INSTRUCTIONS TO FOLLOW
Check each line of the listing below for the word "joints" and say how many lines have it. Nothing else should be written.

DATA SECTION
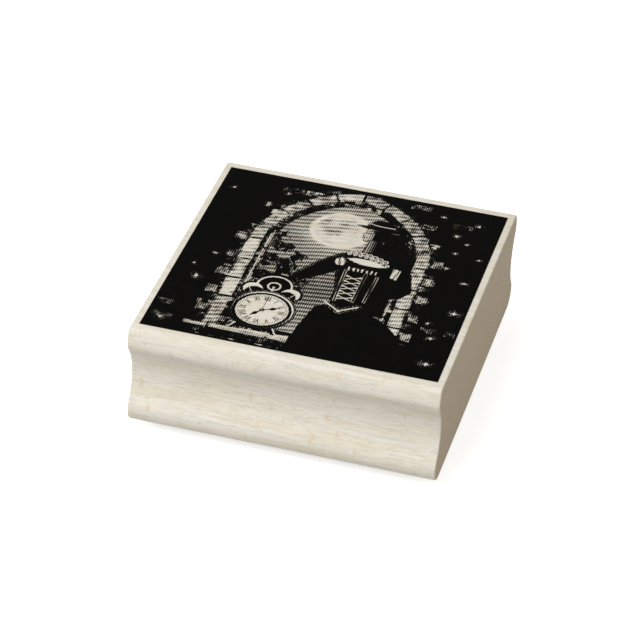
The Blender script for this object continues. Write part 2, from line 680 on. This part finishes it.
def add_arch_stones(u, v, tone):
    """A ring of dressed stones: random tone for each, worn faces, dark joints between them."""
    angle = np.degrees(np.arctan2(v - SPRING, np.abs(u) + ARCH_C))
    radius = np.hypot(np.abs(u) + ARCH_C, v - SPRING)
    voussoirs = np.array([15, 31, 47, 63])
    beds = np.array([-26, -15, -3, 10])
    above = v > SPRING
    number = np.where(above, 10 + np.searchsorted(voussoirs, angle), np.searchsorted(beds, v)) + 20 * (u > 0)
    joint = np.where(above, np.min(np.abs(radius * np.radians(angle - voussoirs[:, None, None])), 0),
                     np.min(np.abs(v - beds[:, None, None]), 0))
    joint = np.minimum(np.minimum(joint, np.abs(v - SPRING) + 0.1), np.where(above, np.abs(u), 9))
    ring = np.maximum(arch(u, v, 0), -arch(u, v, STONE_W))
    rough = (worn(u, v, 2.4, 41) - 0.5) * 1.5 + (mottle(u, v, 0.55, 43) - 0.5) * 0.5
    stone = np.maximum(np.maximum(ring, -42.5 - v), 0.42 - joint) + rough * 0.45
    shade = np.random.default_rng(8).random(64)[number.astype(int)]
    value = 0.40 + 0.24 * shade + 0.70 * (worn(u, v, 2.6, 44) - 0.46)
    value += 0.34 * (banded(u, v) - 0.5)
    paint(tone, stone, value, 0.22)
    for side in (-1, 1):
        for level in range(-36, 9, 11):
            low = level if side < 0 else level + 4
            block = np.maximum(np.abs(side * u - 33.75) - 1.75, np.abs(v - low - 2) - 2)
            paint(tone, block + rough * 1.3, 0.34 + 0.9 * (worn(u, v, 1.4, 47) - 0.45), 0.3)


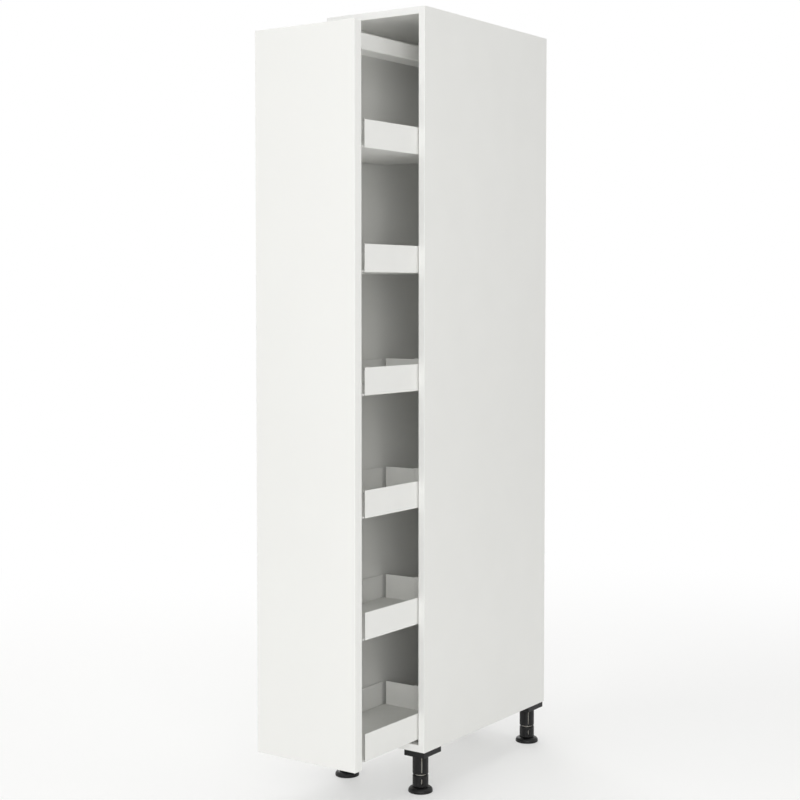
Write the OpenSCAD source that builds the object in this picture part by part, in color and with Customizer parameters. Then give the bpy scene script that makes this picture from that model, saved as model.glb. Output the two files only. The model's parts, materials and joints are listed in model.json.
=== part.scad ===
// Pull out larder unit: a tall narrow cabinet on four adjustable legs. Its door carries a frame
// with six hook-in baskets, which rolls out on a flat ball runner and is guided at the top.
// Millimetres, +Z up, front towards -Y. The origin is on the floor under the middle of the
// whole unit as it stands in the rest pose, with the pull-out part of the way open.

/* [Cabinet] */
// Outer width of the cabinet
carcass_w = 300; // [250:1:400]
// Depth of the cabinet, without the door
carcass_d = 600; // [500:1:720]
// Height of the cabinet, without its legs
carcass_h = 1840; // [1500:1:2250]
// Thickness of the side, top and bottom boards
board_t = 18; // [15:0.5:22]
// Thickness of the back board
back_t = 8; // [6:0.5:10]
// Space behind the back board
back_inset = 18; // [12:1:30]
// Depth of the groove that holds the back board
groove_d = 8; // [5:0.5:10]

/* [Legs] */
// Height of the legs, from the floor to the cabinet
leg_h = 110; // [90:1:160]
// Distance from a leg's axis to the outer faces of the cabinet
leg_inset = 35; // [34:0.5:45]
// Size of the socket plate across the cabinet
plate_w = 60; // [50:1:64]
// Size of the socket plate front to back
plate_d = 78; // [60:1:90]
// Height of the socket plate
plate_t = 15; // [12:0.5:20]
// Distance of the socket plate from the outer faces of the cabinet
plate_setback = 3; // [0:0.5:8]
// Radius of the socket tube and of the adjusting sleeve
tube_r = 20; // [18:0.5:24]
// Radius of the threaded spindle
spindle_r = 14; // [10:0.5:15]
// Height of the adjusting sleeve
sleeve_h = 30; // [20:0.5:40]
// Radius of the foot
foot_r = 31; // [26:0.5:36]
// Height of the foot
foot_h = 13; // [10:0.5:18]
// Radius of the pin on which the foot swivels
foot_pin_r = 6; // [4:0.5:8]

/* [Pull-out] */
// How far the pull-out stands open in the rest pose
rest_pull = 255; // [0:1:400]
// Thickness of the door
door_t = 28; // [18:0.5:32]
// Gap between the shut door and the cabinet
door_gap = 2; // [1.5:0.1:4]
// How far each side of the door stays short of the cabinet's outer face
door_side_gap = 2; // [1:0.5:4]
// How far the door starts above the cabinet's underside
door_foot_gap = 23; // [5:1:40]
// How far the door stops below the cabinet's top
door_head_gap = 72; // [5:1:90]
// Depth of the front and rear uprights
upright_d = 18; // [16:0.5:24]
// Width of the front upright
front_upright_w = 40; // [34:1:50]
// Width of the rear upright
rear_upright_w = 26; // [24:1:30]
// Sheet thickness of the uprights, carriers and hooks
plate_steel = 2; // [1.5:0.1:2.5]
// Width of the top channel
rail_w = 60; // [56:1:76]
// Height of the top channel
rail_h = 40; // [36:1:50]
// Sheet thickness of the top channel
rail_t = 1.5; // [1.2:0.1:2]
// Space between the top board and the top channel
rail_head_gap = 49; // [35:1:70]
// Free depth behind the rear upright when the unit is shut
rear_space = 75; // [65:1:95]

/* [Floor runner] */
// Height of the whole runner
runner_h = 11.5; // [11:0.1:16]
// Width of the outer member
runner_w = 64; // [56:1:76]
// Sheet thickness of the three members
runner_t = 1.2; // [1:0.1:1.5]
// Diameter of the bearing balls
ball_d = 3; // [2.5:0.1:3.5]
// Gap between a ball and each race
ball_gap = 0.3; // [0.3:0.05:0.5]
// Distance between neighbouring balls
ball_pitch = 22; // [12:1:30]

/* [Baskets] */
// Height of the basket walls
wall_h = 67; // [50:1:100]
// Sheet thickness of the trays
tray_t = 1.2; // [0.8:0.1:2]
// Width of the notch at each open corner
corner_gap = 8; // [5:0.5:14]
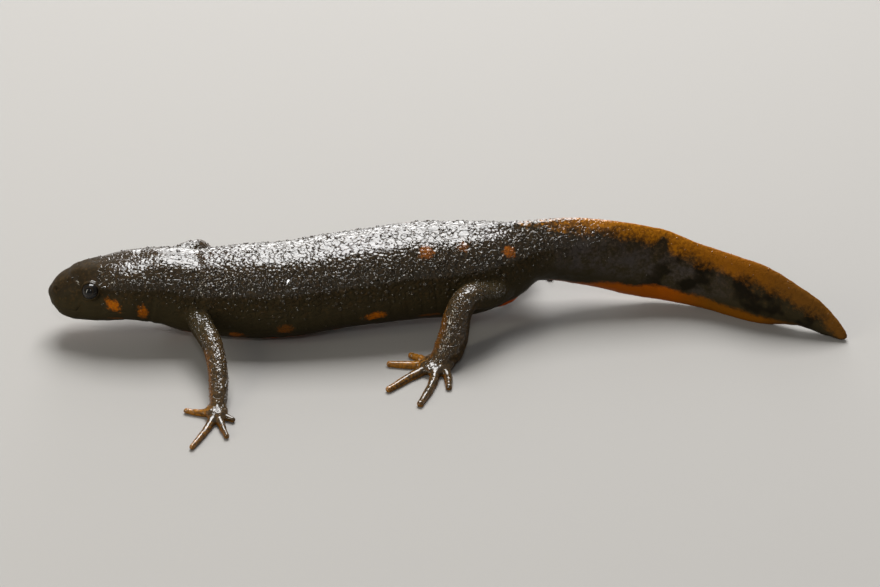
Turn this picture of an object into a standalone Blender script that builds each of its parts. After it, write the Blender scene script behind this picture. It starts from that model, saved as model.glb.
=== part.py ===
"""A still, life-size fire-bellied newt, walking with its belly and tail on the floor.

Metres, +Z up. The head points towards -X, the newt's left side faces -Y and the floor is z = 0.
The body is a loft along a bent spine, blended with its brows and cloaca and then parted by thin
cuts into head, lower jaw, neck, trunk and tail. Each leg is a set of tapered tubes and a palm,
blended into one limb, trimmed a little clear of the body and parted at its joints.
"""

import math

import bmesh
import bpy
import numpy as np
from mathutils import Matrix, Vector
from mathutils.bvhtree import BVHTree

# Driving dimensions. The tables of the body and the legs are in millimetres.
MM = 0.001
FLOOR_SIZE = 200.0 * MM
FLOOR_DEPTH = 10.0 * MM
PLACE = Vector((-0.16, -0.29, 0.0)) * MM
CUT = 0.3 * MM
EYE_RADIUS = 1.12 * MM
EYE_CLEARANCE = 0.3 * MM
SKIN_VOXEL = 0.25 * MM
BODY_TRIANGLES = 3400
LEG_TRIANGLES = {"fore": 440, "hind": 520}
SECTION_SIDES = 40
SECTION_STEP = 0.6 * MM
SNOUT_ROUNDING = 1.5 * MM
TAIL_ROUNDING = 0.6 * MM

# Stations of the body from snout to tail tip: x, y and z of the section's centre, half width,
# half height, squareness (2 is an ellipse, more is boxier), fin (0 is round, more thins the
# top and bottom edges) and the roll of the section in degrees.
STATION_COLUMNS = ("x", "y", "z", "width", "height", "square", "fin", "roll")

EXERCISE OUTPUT
3